**TASK**
Please quote exactly the opening lines of the data, from the first line to the one where "# Plain forms, each a bmesh in millimetres" appears.

**GIVEN INFORMATION**
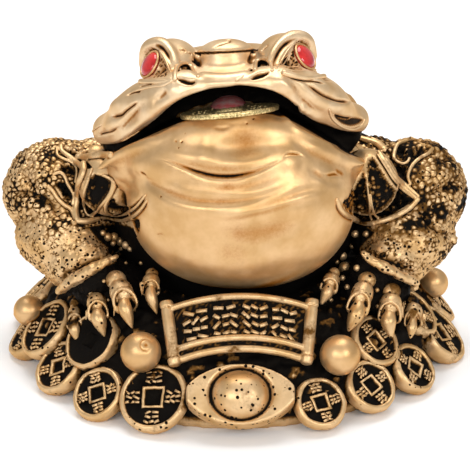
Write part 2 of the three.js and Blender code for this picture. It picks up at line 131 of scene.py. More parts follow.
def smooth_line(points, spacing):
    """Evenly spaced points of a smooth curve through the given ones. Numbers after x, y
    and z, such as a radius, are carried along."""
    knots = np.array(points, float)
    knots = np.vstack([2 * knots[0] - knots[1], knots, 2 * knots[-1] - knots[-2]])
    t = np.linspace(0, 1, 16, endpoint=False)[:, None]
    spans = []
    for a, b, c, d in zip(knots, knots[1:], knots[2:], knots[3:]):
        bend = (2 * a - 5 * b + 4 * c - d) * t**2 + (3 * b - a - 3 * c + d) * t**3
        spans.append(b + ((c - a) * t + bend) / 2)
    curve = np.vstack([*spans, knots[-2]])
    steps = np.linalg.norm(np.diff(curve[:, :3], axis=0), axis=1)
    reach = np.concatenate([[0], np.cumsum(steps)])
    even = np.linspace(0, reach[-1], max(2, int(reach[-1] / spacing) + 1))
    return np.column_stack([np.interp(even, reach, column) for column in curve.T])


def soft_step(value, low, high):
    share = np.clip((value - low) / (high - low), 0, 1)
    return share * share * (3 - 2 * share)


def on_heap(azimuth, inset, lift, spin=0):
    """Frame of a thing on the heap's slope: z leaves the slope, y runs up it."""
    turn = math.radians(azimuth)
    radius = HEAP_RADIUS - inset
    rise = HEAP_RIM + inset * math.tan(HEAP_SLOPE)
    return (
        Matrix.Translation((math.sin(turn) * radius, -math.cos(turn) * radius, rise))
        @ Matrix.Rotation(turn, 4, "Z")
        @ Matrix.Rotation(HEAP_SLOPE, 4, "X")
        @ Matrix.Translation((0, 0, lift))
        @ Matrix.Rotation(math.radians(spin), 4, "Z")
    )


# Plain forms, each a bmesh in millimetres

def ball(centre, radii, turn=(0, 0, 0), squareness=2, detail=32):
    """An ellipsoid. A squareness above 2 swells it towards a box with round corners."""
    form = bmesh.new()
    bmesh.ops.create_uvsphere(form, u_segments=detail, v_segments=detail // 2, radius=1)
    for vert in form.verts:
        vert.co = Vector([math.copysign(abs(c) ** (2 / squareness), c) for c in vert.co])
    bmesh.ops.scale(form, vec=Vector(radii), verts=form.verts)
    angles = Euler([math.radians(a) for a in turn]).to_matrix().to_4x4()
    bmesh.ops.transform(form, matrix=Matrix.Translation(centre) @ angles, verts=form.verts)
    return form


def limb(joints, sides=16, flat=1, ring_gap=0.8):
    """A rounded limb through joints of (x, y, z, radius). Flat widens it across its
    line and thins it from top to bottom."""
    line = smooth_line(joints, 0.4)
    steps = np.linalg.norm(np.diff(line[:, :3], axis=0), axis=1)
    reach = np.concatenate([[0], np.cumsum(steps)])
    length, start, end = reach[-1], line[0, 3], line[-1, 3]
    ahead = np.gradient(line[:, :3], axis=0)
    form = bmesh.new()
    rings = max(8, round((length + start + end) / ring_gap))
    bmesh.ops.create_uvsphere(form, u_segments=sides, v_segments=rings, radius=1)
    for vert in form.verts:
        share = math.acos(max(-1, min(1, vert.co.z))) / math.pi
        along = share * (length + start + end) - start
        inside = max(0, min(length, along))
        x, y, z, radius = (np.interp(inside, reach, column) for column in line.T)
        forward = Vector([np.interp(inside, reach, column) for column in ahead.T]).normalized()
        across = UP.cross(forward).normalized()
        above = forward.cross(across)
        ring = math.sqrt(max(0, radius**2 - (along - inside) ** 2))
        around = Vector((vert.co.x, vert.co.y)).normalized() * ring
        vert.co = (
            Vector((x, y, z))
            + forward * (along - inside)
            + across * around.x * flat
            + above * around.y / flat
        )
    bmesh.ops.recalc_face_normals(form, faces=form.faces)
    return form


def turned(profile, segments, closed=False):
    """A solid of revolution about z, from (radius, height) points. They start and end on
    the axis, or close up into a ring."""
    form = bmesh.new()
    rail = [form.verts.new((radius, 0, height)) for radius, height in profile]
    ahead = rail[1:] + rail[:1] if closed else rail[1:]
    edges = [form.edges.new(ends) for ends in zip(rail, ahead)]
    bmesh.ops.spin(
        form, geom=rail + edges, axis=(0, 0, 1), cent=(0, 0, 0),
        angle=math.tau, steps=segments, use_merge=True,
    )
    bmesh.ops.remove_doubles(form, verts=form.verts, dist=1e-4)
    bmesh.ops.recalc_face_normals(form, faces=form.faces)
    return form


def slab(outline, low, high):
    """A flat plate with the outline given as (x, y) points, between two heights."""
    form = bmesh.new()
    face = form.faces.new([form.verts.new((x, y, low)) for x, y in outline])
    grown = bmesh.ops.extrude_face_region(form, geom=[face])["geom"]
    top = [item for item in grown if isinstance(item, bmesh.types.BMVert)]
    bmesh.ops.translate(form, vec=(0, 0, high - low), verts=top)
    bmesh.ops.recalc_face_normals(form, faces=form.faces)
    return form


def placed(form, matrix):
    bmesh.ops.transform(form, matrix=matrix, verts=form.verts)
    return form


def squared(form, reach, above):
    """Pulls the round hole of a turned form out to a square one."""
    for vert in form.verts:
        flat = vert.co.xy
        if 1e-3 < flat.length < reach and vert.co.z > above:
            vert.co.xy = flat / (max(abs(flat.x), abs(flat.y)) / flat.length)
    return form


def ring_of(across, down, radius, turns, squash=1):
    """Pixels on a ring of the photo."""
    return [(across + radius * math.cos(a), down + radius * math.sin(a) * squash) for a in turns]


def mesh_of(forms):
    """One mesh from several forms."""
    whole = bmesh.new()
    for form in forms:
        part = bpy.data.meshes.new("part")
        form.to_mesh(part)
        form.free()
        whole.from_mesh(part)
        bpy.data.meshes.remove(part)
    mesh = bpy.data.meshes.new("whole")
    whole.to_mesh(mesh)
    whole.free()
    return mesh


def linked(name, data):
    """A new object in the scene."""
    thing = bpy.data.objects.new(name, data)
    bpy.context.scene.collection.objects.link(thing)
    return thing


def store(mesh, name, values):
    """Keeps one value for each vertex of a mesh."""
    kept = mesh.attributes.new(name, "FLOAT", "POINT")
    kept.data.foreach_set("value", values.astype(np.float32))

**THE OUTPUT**
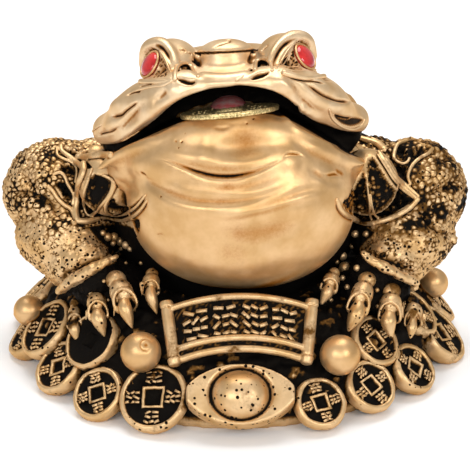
Write part 2 of the three.js and Blender code for this picture. It picks up at line 131 of scene.py. More parts follow.
def smooth_line(points, spacing):
    """Evenly spaced points of a smooth curve through the given ones. Numbers after x, y
    and z, such as a radius, are carried along."""
    knots = np.array(points, float)
    knots = np.vstack([2 * knots[0] - knots[1], knots, 2 * knots[-1] - knots[-2]])
    t = np.linspace(0, 1, 16, endpoint=False)[:, None]
    spans = []
    for a, b, c, d in zip(knots, knots[1:], knots[2:], knots[3:]):
        bend = (2 * a - 5 * b + 4 * c - d) * t**2 + (3 * b - a - 3 * c + d) * t**3
        spans.append(b + ((c - a) * t + bend) / 2)
    curve = np.vstack([*spans, knots[-2]])
    steps = np.linalg.norm(np.diff(curve[:, :3], axis=0), axis=1)
    reach = np.concatenate([[0], np.cumsum(steps)])
    even = np.linspace(0, reach[-1], max(2, int(reach[-1] / spacing) + 1))
    return np.column_stack([np.interp(even, reach, column) for column in curve.T])


def soft_step(value, low, high):
    share = np.clip((value - low) / (high - low), 0, 1)
    return share * share * (3 - 2 * share)


def on_heap(azimuth, inset, lift, spin=0):
    """Frame of a thing on the heap's slope: z leaves the slope, y runs up it."""
    turn = math.radians(azimuth)
    radius = HEAP_RADIUS - inset
    rise = HEAP_RIM + inset * math.tan(HEAP_SLOPE)
    return (
        Matrix.Translation((math.sin(turn) * radius, -math.cos(turn) * radius, rise))
        @ Matrix.Rotation(turn, 4, "Z")
        @ Matrix.Rotation(HEAP_SLOPE, 4, "X")
        @ Matrix.Translation((0, 0, lift))
        @ Matrix.Rotation(math.radians(spin), 4, "Z")
    )


# Plain forms, each a bmesh in millimetres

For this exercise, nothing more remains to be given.